The next generation is being encouraged to join them.

In 2020, the Victorian Government announced a four-year, $50 million dollar Agricultural College Modernisation Program to help support people pursue careers in agriculture and meet growing skills and international market demands in the sector.

Out of it came garinga djimbayang - its name meaning 'to grow and learn' in Dja Dja Wurrung Language.

The program, through the ACMP, offers grants between $300,000 and $1 million supporting Registered Aboriginal Parties and TAFE partnerships to embed First Peoples knowledge and practice into culturally-safe, supportive agriculture training.

On Thursday, garinga djimbayang unveiled 'Sharing Stories of First Nations Peoples' Connection to Agriculture' - a initiative where the individuals already involved and leading the way tell their story.

The launch coincides with World Food Day, on October 16.

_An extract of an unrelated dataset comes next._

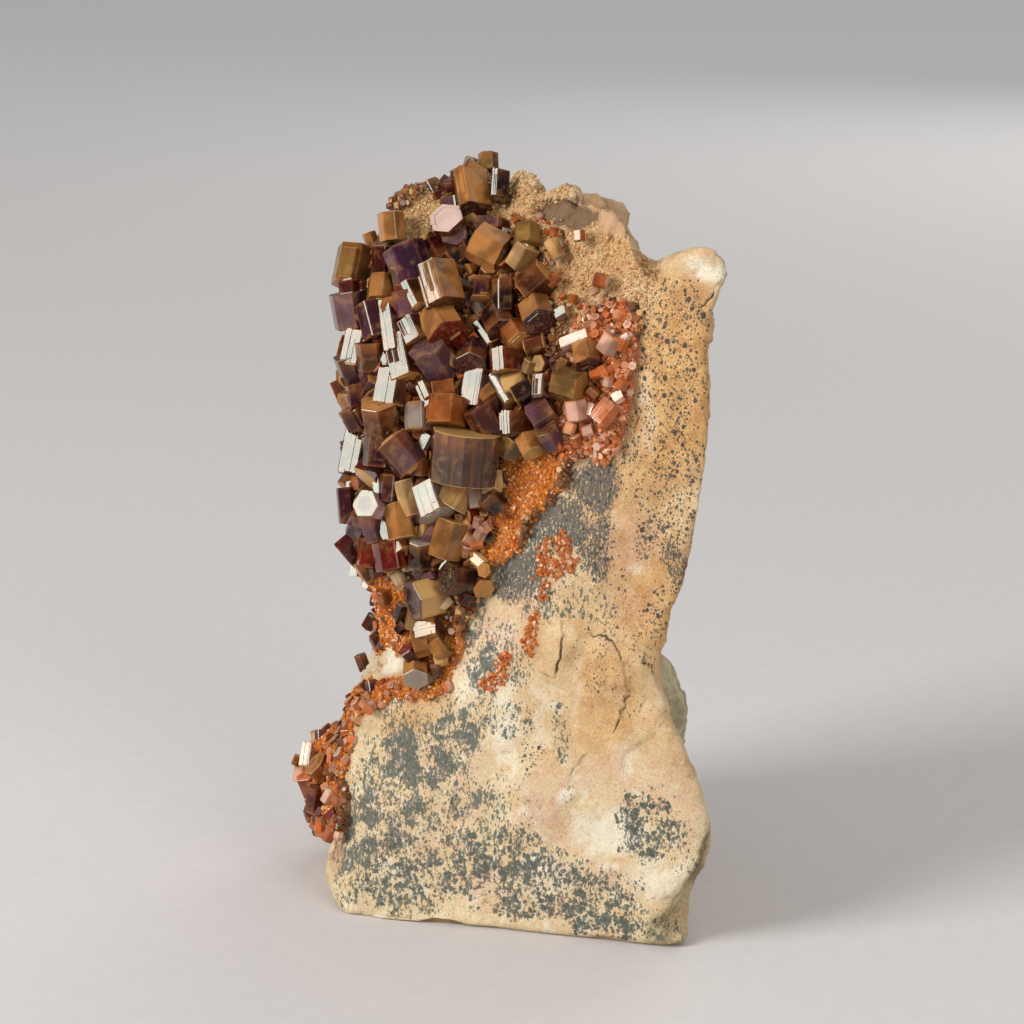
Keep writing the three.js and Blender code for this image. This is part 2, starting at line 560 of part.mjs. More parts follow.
function vanadiniteCrust(cutter) {
  const edge = new Outline([
    ...SHOWN_EDGE.map((place) => onEdgeScale(castFromSheet(place, PLAIN_STONE).unrolled)),
    ...HIDDEN_EDGE.map(([x, y]) => onEdgeScale({ x, y })),
  ]);
  const skin = stoneGrown((unrolledPlace, p) => {
    const inside = edge.inside(onEdgeScale(unrolledPlace));
    const part = share(inside, -EDGE_WIDTH / 2, EDGE_WIDTH / 2);
    return THREE.MathUtils.lerp(CRUST_BURIED, crustThickness(p), part);
  });
  const shown = shownCrystals();
  const fill = FILL_BEDS.flatMap((bed) => fillCrystals(bed, shown, edge));
  const crystals = [...shown, ...fill, ...redGrains()].map(standingPrism);
  return mainBody(joined([toManifold(skin), ...crystals]).subtract(cutter));
}

// A patch of small crystals on a thin bed of their own.
function drusePatch(places, cutter) {
  const points = places.map((place) => castFromSheet(place, PLAIN_STONE).point);
  const crystals = places.map(([across, , width], i) => standingPrism({
    centre: points[i].clone().addScaledVector(TOWARD_EYE, 0.3 * width),
    axis: strayed(TOWARD_EYE, 1, 50 + 10 * across),
    width,
    length: 1.1 * width,
    turn: 0,
  }));
  const box = new THREE.Box3().setFromPoints(points);
  const size = box.getSize(new THREE.Vector3());
  const bed = new THREE.IcosahedronGeometry(1, 0)
    .scale(size.x / 2 + PATCH_BED, size.y / 2 + PATCH_BED, size.z / 2 + PATCH_BED)
    .translate(...box.getCenter(new THREE.Vector3()));
  return mainBody(joined([toManifold(bed), ...crystals]).subtract(cutter));
}

// ---- the specimen -------------------------------------------------------------------------

const stoneFinish = new THREE.MeshStandardMaterial({ color: 0xcfae84, roughness: 0.85 });
const crystalFinish = new THREE.MeshStandardMaterial({ color: 0x6b2f1c, roughness: 0.2 });
const druseFinish = new THREE.MeshStandardMaterial({ color: 0xb5562a, roughness: 0.4 });

const specimen = new THREE.Group();

function place(name, solid, finish) {
  const mesh = new THREE.Mesh(toGeometry(solid), finish.clone());
  mesh.name = name;
  specimen.add(mesh);
}

const wholeStone = stoneGrown(() => 0);
const cutter = joined([toManifold(wholeStone), toManifold(stoneGrown(() => CLEARANCE))]);
place("matrix", withBreaks(wholeStone), stoneFinish);
place("vanadinite_crust", vanadiniteCrust(cutter), crystalFinish);
for (const [name, places] of Object.entries(PATCHES))
  place(name, drusePatch(places, cutter), druseFinish);

// The specimen's box is centred over the origin.
const middle = new THREE.Box3().setFromObject(specimen).getCenter(new THREE.Vector3());
specimen.position.set(-middle.x, -middle.y, 0);

export default specimen;
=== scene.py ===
# %% [markdown]
# # A vanadinite specimen
#
# A broken block of pale stone carries a crust of stout hexagonal crystals. This notebook dresses
# the solid model of it. The solids give the size, the place and the big flat breaks. What is added
# here is what a hand lens would find: growth steps on the crystals, druse between them, the
# stone's grain, its cracks and its black fern-like stains.

import math
import random

import bmesh
import bpy
import numpy as np
from mathutils import Matrix, Vector, noise
from mathutils.bvhtree import BVHTree


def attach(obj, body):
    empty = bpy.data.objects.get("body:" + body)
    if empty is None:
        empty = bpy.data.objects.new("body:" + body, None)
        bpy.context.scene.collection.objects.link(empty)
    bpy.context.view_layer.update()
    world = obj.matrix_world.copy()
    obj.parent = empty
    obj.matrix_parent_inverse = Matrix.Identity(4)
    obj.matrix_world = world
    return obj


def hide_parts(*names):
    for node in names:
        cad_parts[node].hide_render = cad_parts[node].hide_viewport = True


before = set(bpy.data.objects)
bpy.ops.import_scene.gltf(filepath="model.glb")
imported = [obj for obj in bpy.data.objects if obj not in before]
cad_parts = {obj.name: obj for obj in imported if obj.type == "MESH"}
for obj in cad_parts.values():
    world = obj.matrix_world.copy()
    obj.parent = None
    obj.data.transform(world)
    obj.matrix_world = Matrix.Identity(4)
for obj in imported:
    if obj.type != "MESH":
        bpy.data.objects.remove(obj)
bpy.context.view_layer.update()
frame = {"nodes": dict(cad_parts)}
MM = 0.001
print("solids:", ", ".join(frame["nodes"]))

# %% [markdown]
# ## A layout sheet
#
# A specimen like this has a show side, and everything on it was measured on one flat sheet held
# square to the eye. A place on the sheet is (across, up) in millimetres, with `up` counted from
# the foot. It is carried along the line of sight until it meets the stone, so one pair of numbers
# places a crystal or a stain on a rough surface. The camera stands at the same eye point.

# %% The sheet and the eye
MIDDLE_ACROSS = 2.012
MIDDLE_UP = 50
SHEET_MIDDLE = Vector((MIDDLE_ACROSS, -5.753, MIDDLE_UP)) * MM
EYE_PITCH = math.radians(14)
EYE_DISTANCE = 325 * MM
RIGHT = Vector((1, 0, 0))
UP = Vector((0, math.sin(EYE_PITCH), math.cos(EYE_PITCH)))
TOWARD_EYE = Vector((0, -math.cos(EYE_PITCH), math.sin(EYE_PITCH)))
EYE = SHEET_MIDDLE + TOWARD_EYE * EYE_DISTANCE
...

On Yorta Yorta Country in Victoria's north, cousins Noelly and Desrae 'Dede' Atkinson are carrying on with the family business - running a shearing business which was once their Pop's.

Around 15 workers are on the books at Atkinson Shearing.

"I was just his main shearer for 15 years and now I'm the boss. I was a bit nervous, but it's all been going well. It's been a good, good ride," Noelly Atkinson said, who arrived when his uncle Clint was running the business.

He knows the hard work needed personally, in an industry where it pays off, literally, by how many sheep you get through in a day.

"So, if you're a hard worker, the more money you make. It's got me a long way. I've built two houses as a shearer," Noelly said.

Atkinson Shearing's work and team can find itself spread between different properties, sometimes at other ends of the state.

(above) Noelly and (below) Dede Atkinson are carrying on the family business on Yorta Yorta Country. (Images: supplied)

New rouseabouts (non-shearers, often new entrances to the sheds who help clear and skirt the wool of dirt and debris) are supported to go to shearing school to develop their skills in the trade.

"A lot of the old blokes used to say, you're not a gun shearer until after about six years of shearing. You can't just walk in and shear a sheep. It doesn't work like that. You've got to build up your body and there's a million little things to learn," Noelly said.

Dede has done exactly that.

Prior to coming across to the family business, Dede Atkinson worked in civil construction - obtaining heavy machinery and electrical qualifications there, and at a local abattoir post-school.

"Women weren't allowed to learn how to do the high pull on the kill floor. But I proved them wrong. Before the shift started, I'd go up there and just watch and learn until I got it," she said.

"The supervisor finally gave me a run, and I already knew how to do it."

She started as a rouseabout before going to the two-week shearing course, and is now completing qualifications as a wool classer.

Dede hopes others follow her into the sheds, maybe even her son.

"Working with my boy in the sheds, passing on the family tradition to our younger mob," she said of what the future might hold, "And encouraging more mob, more women and especially more Blak women in the sheds".

Dede and Noelly are two of a dozen individual accounts showcased in 'Sharing Stories

Produced by First Nations majority-owned and led communications agency Yarnology, the project showcases self-determined and unscripted stories from each participant with online resources and video.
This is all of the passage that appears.